P.S. Get well soon P

of what it is that really gives me a high

I have often wondered what it is that makes me tick and want to do good work. I thought may be it is a promotion or salary or my boss's approval. Unfortunately it is none of these I realized. My greatest kick comes from cracking a problem. I am at heart a problem solver. I solved 2 problems in office and it gave me a big high yesterday. These were somethings that I was struggling with for a while.

I think what takes EN down sometimes is that we find workarounds for problems, not solutions. And it is only that long that an attitude like this can last. I think the way to take EN to the next level to find solutions to problems we encounter. This has to be done on 2 levels. One is to find solutions that the clients have, students and institutes have. The other is find solutions to the problems we encounter when we sell to them. And these are what will give me a kick. But more importantly, it is this that I think will make EN to take off.

Wednesday, 3 March 2010

Focus is critical

I am going through a phase when all I have to do is focus. There is no choice but to focus. There will be many many distractions. And some of them will be very attractive distractions. And even positive ones. But then the choice I think is clear. I need to keep my head on my shoulders and do what it is that I have set out to do. And do the required things to be inspired and motivated enough to do what it is that I have decided to achieve. The next few months will need me to have this focus. And it is this focus that will decide if I will make it in what I am trying to do.

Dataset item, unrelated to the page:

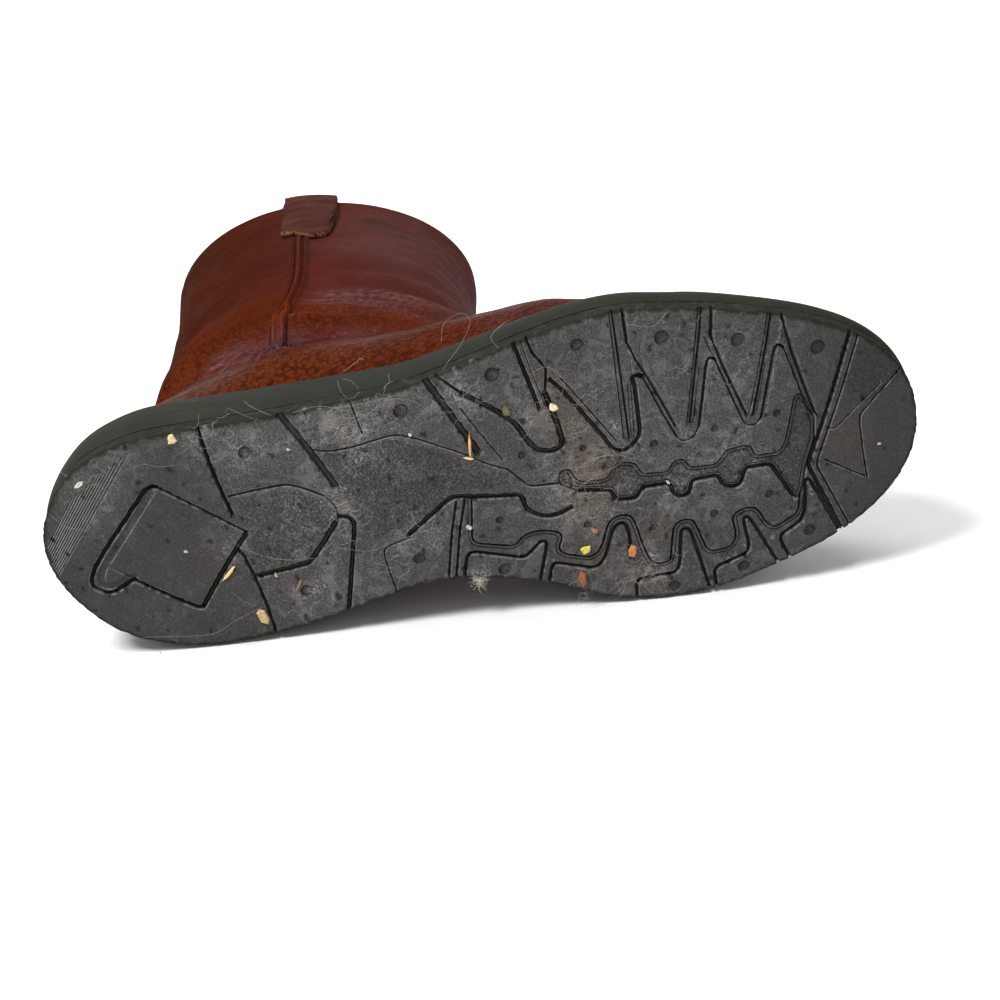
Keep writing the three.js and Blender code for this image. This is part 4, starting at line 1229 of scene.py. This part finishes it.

I am training my mind to let me have this single minded focus and attention. For it is in this focus and attention that great things can be achieved. And all great things have small beginnings. I am rapidly beginning to believe that this is a sign of great things to come, it will take everything that I can give but it will become what I want it to be.

And everything that can be a distraction to move me from the chosen path is a strict no no. Amen!